I was most thrilled to finish Justin Cronin’s The Twelve as I’d read the first fifteen pages or so back in April and didn’t pick it up again until just before New Year’s Eve! It’s the longest book I’ve read this year, weighing-in at 693 pages in the eBook version that I have.
My favorite book of the month was definitely The Sherlockian and it has inspired me to start re-reading Sir Arthur Conan Doyle’s original stories (I read an anthology of Holmes pastiches last year so the seed was probably planted then). When I was in my teens and early twenties,, I read perhaps 70 percent of The Canon and even had a nice set of leather-bound volumes printed in the 1920’s. I’ve already re-read the first Holmes novel, A Study In Scarlet, and plan to continue in chronological order by date of publication.
The most surprising books I read in January were the two Neil Gaiman titles. Both were absolutely delightful. I haven’t read many of his books but I have a few high in my TBR list (American Gods will probably be next).
I’ve been reading more history books in the past few months. I picked up the book about Ellis Island due to one of my language classes here in Thailand. I started teaching an Advanced-level course at the beginning of the year and the first unit in the textbook dealt with immigration and included several eyewitness accounts of Ellis Island. A few of the details I found in Cannato’s book enriched the various lessons during that unit and I certainly learned quite a bit as well. I believe my father’s father arrived via Ellis Island and it would be nice to research that bit of our family’s history.

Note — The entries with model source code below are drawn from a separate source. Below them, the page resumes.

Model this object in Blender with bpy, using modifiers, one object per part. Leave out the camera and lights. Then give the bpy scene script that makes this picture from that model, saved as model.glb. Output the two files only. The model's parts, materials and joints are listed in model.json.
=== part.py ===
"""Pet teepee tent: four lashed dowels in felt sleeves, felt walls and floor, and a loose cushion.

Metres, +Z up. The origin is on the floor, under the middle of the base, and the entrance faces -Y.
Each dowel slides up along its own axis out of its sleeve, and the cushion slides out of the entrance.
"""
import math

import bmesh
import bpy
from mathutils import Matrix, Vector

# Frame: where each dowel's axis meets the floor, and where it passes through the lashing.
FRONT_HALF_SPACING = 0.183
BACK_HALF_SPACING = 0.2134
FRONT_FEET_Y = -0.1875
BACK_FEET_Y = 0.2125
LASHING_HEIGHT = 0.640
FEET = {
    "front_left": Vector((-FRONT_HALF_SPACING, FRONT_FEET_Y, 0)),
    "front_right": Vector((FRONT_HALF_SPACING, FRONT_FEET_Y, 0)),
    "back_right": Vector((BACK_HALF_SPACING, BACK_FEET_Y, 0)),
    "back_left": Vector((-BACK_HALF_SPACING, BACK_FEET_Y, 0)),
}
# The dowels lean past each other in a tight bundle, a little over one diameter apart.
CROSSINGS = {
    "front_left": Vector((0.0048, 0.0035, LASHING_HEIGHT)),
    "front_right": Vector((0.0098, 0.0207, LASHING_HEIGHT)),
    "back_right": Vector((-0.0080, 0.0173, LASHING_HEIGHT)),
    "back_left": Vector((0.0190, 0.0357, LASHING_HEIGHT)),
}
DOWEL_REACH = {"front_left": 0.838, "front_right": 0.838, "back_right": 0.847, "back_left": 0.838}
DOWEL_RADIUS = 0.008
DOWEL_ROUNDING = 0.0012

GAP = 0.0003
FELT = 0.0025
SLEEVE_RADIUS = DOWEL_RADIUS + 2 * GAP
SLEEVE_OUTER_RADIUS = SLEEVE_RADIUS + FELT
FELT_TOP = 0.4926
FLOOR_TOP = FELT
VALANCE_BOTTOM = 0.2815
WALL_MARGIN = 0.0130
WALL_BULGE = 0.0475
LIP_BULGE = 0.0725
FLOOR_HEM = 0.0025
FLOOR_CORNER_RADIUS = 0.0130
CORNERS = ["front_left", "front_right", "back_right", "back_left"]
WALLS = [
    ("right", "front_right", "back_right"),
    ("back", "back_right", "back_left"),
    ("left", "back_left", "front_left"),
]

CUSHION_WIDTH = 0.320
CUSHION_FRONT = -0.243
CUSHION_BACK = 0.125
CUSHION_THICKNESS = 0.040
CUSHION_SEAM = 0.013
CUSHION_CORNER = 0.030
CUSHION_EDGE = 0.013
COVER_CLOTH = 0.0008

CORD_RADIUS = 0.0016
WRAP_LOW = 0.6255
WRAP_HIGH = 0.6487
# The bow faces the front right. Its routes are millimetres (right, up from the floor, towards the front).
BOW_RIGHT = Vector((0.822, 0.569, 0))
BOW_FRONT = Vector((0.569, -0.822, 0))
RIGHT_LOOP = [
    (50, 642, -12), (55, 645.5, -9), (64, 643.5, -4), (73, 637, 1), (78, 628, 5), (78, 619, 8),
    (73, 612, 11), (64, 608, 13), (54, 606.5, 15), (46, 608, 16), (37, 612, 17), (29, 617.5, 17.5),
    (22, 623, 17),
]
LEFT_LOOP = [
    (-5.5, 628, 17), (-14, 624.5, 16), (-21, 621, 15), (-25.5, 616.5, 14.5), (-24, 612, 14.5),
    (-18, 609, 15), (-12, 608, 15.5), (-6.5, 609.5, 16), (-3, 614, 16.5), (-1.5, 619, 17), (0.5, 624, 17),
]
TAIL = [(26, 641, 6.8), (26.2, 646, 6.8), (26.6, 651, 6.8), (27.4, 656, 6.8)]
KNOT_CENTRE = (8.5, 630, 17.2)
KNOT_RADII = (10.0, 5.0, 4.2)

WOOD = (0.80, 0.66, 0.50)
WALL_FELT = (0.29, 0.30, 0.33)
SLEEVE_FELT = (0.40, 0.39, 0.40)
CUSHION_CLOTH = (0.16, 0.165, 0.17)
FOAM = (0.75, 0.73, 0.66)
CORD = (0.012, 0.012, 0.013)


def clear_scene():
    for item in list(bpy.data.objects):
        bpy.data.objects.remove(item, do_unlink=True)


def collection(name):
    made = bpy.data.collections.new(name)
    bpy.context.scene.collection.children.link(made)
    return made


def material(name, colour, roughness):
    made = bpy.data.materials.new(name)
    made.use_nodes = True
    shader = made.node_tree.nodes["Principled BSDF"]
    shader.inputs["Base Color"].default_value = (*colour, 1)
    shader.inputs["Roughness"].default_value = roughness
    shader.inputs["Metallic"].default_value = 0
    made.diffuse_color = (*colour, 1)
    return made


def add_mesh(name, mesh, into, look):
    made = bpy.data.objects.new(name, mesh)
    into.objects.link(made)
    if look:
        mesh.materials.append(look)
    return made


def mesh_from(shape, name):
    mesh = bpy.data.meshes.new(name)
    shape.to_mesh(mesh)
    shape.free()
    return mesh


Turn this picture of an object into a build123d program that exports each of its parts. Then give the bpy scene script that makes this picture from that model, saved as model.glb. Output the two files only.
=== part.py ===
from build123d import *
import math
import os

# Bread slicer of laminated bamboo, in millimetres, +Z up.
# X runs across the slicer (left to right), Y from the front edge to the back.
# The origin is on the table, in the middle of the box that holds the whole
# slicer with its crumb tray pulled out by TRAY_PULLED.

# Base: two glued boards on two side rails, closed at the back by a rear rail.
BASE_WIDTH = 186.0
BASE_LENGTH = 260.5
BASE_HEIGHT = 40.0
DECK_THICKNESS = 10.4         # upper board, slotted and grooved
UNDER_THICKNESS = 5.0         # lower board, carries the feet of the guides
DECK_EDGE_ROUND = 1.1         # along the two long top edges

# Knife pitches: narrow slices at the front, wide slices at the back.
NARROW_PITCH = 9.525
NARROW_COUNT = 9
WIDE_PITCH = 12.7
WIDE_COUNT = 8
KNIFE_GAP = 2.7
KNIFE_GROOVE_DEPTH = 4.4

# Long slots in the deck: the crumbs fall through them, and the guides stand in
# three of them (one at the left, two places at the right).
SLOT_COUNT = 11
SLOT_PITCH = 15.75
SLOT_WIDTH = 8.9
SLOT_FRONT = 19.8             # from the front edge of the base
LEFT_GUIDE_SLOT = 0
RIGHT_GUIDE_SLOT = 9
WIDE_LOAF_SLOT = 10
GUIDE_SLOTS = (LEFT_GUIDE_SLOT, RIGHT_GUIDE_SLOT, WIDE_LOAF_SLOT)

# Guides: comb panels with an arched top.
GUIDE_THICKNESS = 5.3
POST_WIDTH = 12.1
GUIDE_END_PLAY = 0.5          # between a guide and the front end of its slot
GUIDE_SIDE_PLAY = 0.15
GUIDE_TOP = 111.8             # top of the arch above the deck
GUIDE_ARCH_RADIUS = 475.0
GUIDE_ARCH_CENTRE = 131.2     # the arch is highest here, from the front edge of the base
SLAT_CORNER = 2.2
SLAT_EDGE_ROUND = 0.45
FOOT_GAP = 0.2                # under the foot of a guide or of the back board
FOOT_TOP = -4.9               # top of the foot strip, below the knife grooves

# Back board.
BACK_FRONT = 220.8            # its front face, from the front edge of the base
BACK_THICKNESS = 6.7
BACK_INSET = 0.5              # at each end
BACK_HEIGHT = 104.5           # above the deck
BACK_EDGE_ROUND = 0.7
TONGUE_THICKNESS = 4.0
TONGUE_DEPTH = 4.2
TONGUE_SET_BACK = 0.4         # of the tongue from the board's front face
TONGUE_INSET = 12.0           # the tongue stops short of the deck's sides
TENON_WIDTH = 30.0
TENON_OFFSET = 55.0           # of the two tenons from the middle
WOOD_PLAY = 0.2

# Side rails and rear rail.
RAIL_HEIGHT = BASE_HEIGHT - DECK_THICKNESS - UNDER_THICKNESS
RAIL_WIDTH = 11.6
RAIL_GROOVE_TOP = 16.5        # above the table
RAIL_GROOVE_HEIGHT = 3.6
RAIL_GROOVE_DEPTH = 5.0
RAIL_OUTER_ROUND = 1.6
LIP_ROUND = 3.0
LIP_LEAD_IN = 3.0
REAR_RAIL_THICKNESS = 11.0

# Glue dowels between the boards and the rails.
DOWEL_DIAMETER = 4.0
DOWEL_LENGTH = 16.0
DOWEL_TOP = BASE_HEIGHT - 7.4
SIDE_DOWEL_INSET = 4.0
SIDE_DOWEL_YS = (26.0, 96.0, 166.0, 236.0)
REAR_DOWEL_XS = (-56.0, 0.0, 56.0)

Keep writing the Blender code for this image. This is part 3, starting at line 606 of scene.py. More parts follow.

I became rather bored with The Battle For Christmas about midway through but I stuck with it until the end. There is a lot of detail in there which, I feel, could be made more readable and interesting. I do want to learn more about the history of how this holiday is celebrated in different countries as the subject makes for interesting discussion material in the teachers’ room!
While I am enjoying reading Lawrence Block’s series featuring alcoholic PI Matthew Scudder (in publication order), I took a little break towards the end of January when I started reading Bangkok Rules, the debut novel by Thai-based former PI Harlan Wolff. While the ending left a bit to be desired (the ears! the ears!), it was great to finally read a well-written mystery set in the Land of Smiles. Yes, there are many but it’s been a while since one struck me like this one did. Perhaps the last one I’d read was A Nail Through The Heart by Timothy Hallinan. For some unknown reason, I never sought out his other mysteries in the Poke Rafferty series but have now remedied that having just started The Fourth Watcher. I’m also going to start buying the many Christopher G. Moore Bangkok-based books as they are highly regarded. (Perhaps I’ll buy one a month, but first I want to buy the most-recent books by Lawrence Block, Christine Barber, and Anne Hillerman…)
I haven’t joined any reading challenges this year, mainly due to the requirement that you need to write the occasional book review. One of my “resolutions” for 2014 was to write at least one review per month but I just can’t seem to do it. Maybe next month?